Oh, man, does this ever hit home.
Writing in The Atlantic, Phoebe Maltz Bovy dissects the phenomenon of the “ironic, low-key, unconventional wedding” – the non-diamond engagement band, the non-wedding wedding dress, the reception at the local dive bar. Brides planning this type of wedding are displaying what Bovy calls “fauxbivilance” – they want a wedding, but are embarrassed that their dreams are so conventional.
I totally understand this. I – a woman who NEVER had wedding fantasies as a kid – felt really weird and squicked out by diamonds and white dresses and the word “fiance” (uggg! still hate it!) when I was engaged. I wanted to feel like I could do a wedding – and a marriage – without losing my identity.
Ironically, however, planning the ironic, low-key unconventional wedding is just as involved (and probably MORE involved) than planning the “typical wedding.” And when it’s over, you’re just as conventionally married as the girl who had a 12-bridesmaid taffeta-n-pink roses extravaganza at a church.
As I’ve written before, my husband and I had a low-key, rustic, handmade, DIY wedding on a local goat farm, which ended up costing far more money and energy than if we’d simply rented out the local Marriott ballroom, bought a white wedding cake and gotten my dress from David’s Bridal. It also – shocker – turned out to be more similar to the rest of the weddings we attended in the 2009-2013 period than it was different. In all the weddings I’ve attended in the recent years, only two were at houses of worship (one at a synagogue, one at an Episcopal church co-officiated by a priest and a Buddhist monk). Most were at farms or on rooftops or in art galleries or exposed brick “event spaces” in old tobacco warehouses. I’ve only been to a couple weddings where there was an actual white tiered wedding cake – more typical were wedding pies (us), wedding cookies, wedding cupcakes, wedding mini rhubarb tarts. Probably 90% of the couples wrote their own vows.
Unconventional, it turns out, is the new conventional.

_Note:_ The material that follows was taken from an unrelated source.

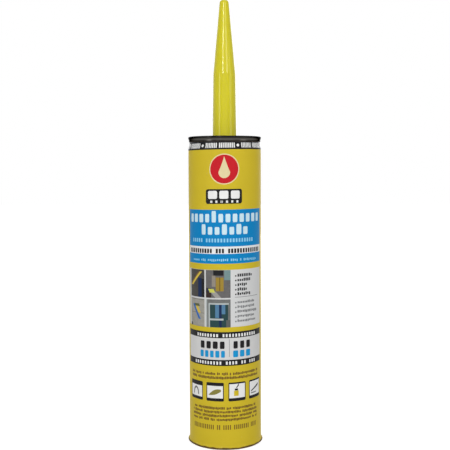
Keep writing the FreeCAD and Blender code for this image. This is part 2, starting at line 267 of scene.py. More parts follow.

I’m not complaining – I loved our wedding, and the planning was extremely fun. But the reality is, getting married is an extremely conventional act (in the best meaning of the word ‘conventional,’ I think), and no amount of DIY or ironic mustache photo booths makes you different than the billions of other people doing the same thing.
What were your weddings like? How did you feel about the planning process? Does the term “fauxbivilance” ring true for you?